To be clear, there is a fundamental difference between memorizing and understanding, and I agree with most organic chemists that it is difficult to succeed without understanding the fundamentals. But what does it mean to “know” something? Think about assigning R vs S— if you have not memorized the Cahn-Ingold-Prelog rules, then you will not be able to assign stereochemistry. Beyond that, you wont be able to accurately describe molecules as enantiomers or diastereomers if you do not memorize the definition of those words. The first portion of organic chemistry is filled with never before seen rules and definitions that you can’t always understand your way out of memorizing. But at some point in the middle of the course, it transitions from definition-based knowledge to chemical intuition-based knowledge. In my opinion, this distinction is not always made clear, and as a result, students tend to conflate vocabulary that they need to remember versus fundamental topics they need to understand.
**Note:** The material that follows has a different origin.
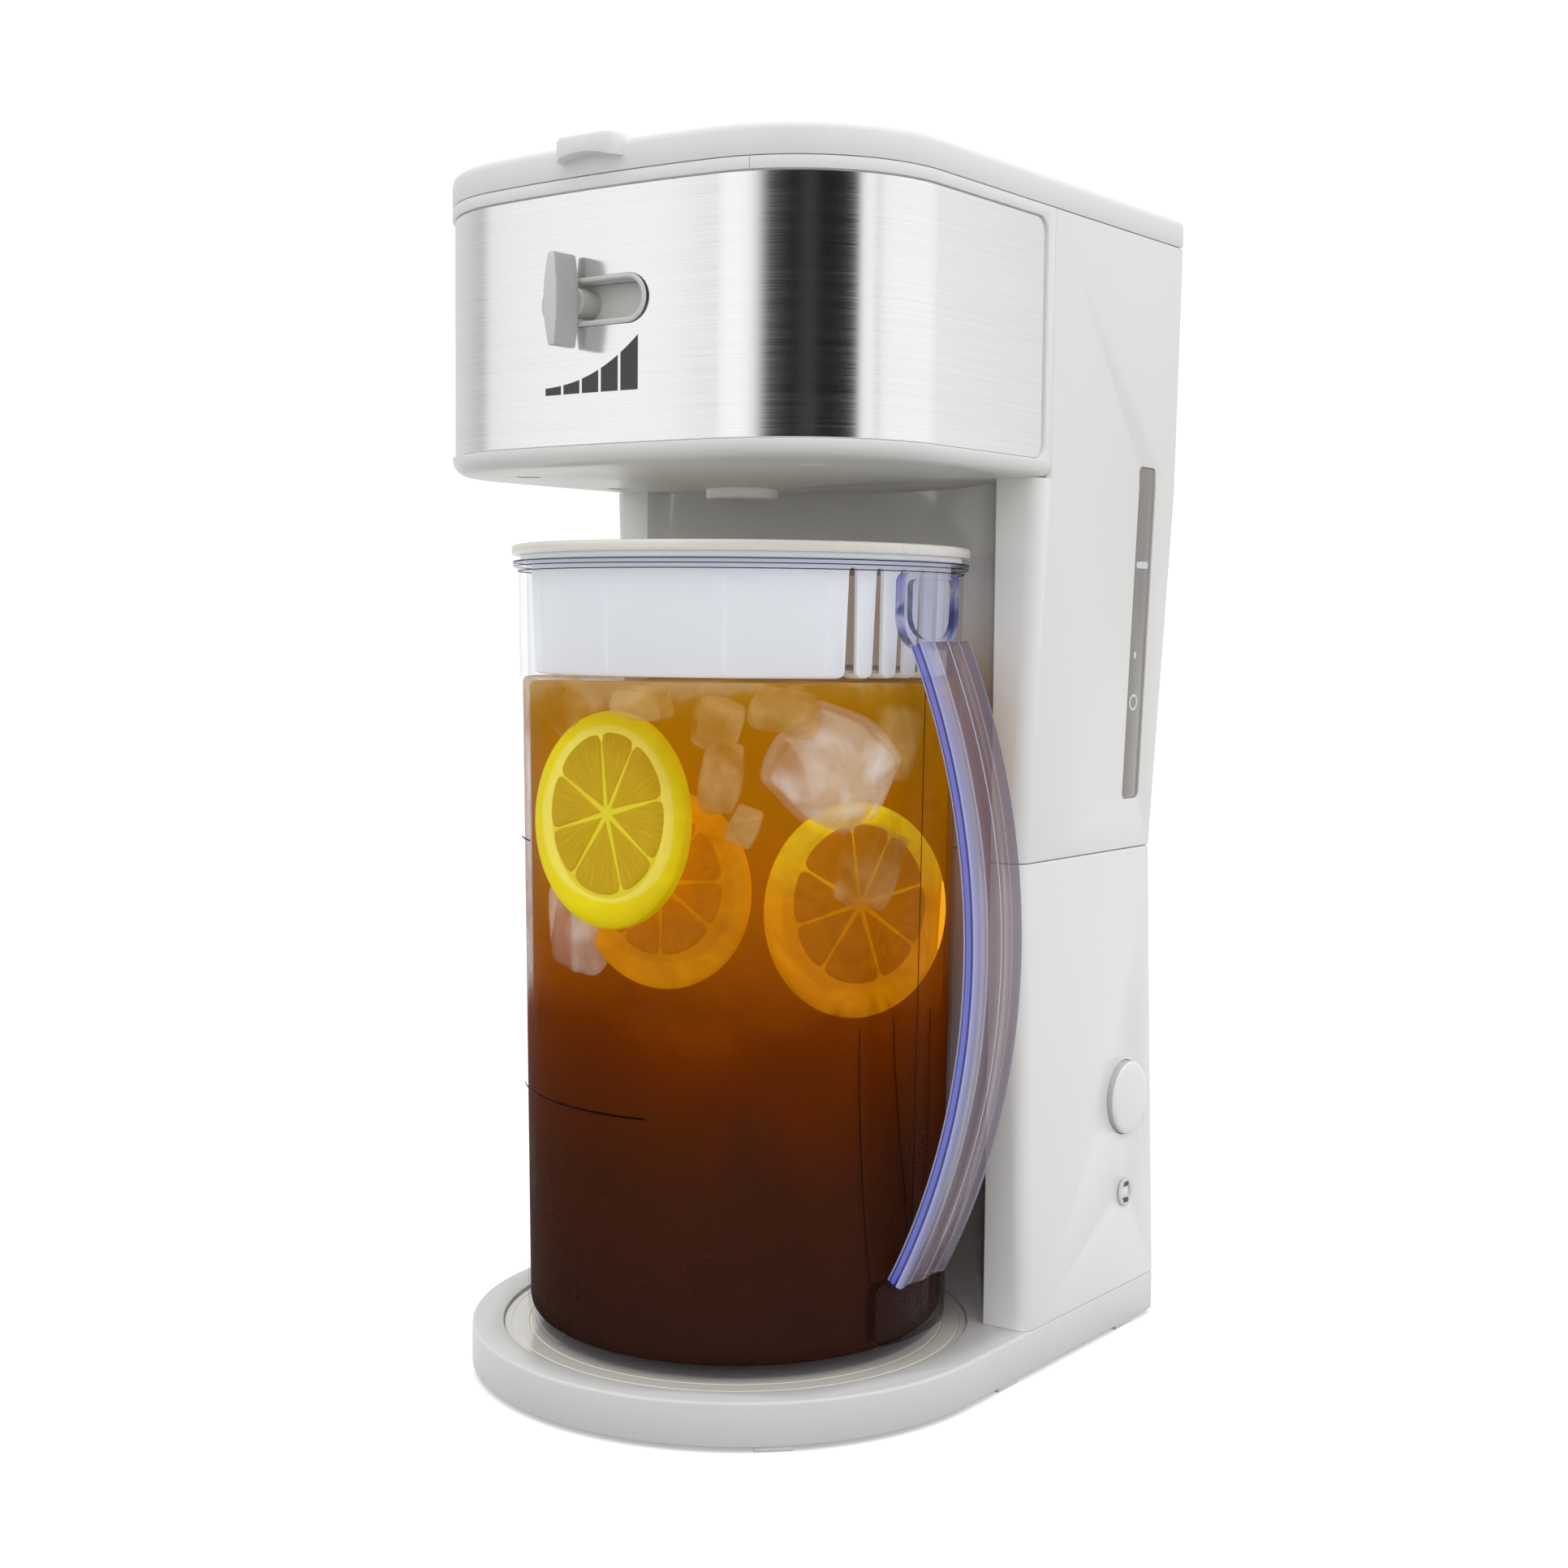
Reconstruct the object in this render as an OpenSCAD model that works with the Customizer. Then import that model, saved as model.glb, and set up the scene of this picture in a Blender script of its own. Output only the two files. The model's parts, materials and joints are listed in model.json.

So what does it mean to know something? I am inclined to believe that knowledge is memorization with understanding. That is to say, if you don’t remember something, then it is impossible to understand it. But it is possible to remember something and not know it or understand it. One way to demonstrate understanding is to apply key elements of a topic to a completely different system. Alternatively, I think one of the greatest ways to demonstrate understanding is being able to teach it at a basic level. I’ve found that explaining topics to students and mentees has allowed me to cement my understanding of complex topics, and has even exposed gaps in my understanding of topics that I believed that I “knew” for years.
Final Thoughts
Oftentimes, once a person has learned something, we forget what it was like to not know it. It becomes second nature to us— and to quote a student evaluation I once received, we hold “the burden of knowledge”. My opinion is that many organic chemists don’t remember what it was like to learn organic chemistry. I think many are so far removed from undergraduate education that they truly forget the days when they didn’t know about resonance, formal charges, and functional groups. I also believe that medical professionals don’t remember what it was like before they knew organic chemistry. Though the topics learned are not being used daily as a practicing physician, the logic and critical thinking skills gained from a properly taught organic chemistry class are invaluable.
Ultimately, I believe we should have compassion for our students, and that our biggest failing as educators is not stressing the importance of the topics that we teach. We should ensure that our classes include the bigger picture, the “why”. Because there is no point in knowing “what” if we don’t know “why”.